**TASK DIRECTIONS**. Repeat exactly what appears from the opening line of the listing to the line with "strokes of enamel", inclusive.

**DATA SECTION**.
----------
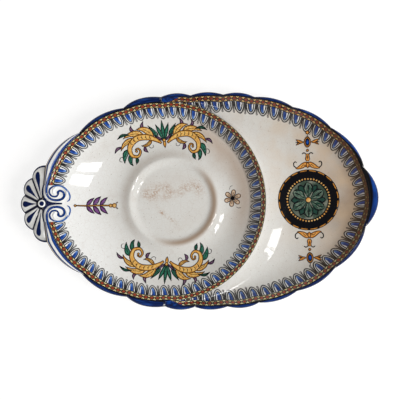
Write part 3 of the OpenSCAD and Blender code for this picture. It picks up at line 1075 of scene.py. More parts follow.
def clay_matter(name, glaze):
    """Bare biscuit clay with fine grit."""
    tree = Tree(name, 0.75)
    grit = tree.noise(1200, 3.0)
    base = tree.mix(tree.noise(70, 4.0).between(0.35, 0.7), glaze.clay, tone(glaze.clay, 0.72))
    base = tree.mix(grit.above(0.66, 0.04) * 0.6, base, tone(glaze.clay, 0.4))
    tree.colour(base)
    tree.bump(grit, 0.25 * MM, 0.6)
    return tree.material


# Painted motifs


class Brush:
    """Lays strokes of enamel over the glaze, as thin raised shapes."""

    def __init__(
        self, skin, plan, lift, origin=(0.0, 0.0), turn=0.0, bend=None, flip=False, relief=None
    ):
        self.skin = skin
        self.plan = plan
        self.lift = lift
        self.origin = Vector(origin)
        self.turn = turn
        self.bend = bend
        self.flip = flip
        self.relief = relief

    def spot(self, x, y):
        """From the motif's own millimetres to the plate's plan."""
        x, y = x * MM, (-y if self.flip else y) * MM
        if self.bend:
            angle = self.turn - x / self.bend
            reach = self.bend + y
            return Vector((reach * math.cos(angle), reach * math.sin(angle)))
        c, s = math.cos(self.turn), math.sin(self.turn)
        return self.origin + Vector((c * x - s * y, s * x + c * y))

    def rise(self, point, layer):
        z = self.plan.surface_z(point.x, point.y)
        if self.relief:
            z += self.relief(point)
        return Vector((point.x, point.y, z + self.lift * (1 + 0.4 * layer)))

    def stroke(self, knots, index, layer=0, steps=None):
        """A ribbon through knots of (x, y, half width), in millimetres.

        index is the number of its material, and layer says what it lies on top of.
        """
        line = curve_through(knots, steps or 6 * len(knots))
        spine = [self.spot(x, y) for x, y, _ in line]
        lengths = measure(spine)
        halves = [half * MM for _, _, half in line]
        rows = 5

        def place(column, row):
            before = spine[max(0, column - 1)]
            after = spine[min(len(spine) - 1, column + 1)]
            way = (after - before).normalized()
            side = Vector((-way.y, way.x)) * (row / (rows - 1) * 2 - 1)
            point = spine[column] + side * halves[column]
            inside = halves[column] * (1 - abs(row / (rows - 1) * 2 - 1))
            ends = min(lengths[column], lengths[-1] - lengths[column])
            uv = (lengths[column], min(inside, ends + 0.2 * MM))
            return self.rise(point, layer), uv, (0, 0)

        self.skin.lay(len(spine), rows, place, index, upward=True)

    def dot(self, x, y, radius, index, layer=1, tall=1.0):
        """A round or oval spot."""
        rings, around = 4, 20

        def place(column, row):
            angle = 2 * math.pi * column / (around - 1)
            reach = radius * row / (rings - 1)
            point = self.spot(x + reach * math.cos(angle), y + tall * reach * math.sin(angle))
            return self.rise(point, layer), (angle * MM, (radius - reach) * MM), (0, 0)

        self.skin.lay(around, rings, place, index, upward=True)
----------
**EXERCISE ANSWER**.
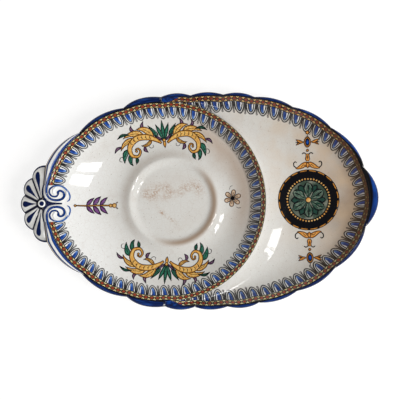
Write part 3 of the OpenSCAD and Blender code for this picture. It picks up at line 1075 of scene.py. More parts follow.
def clay_matter(name, glaze):
    """Bare biscuit clay with fine grit."""
    tree = Tree(name, 0.75)
    grit = tree.noise(1200, 3.0)
    base = tree.mix(tree.noise(70, 4.0).between(0.35, 0.7), glaze.clay, tone(glaze.clay, 0.72))
    base = tree.mix(grit.above(0.66, 0.04) * 0.6, base, tone(glaze.clay, 0.4))
    tree.colour(base)
    tree.bump(grit, 0.25 * MM, 0.6)
    return tree.material


# Painted motifs


class Brush:
    """Lays strokes of enamel over the glaze, as thin raised shapes."""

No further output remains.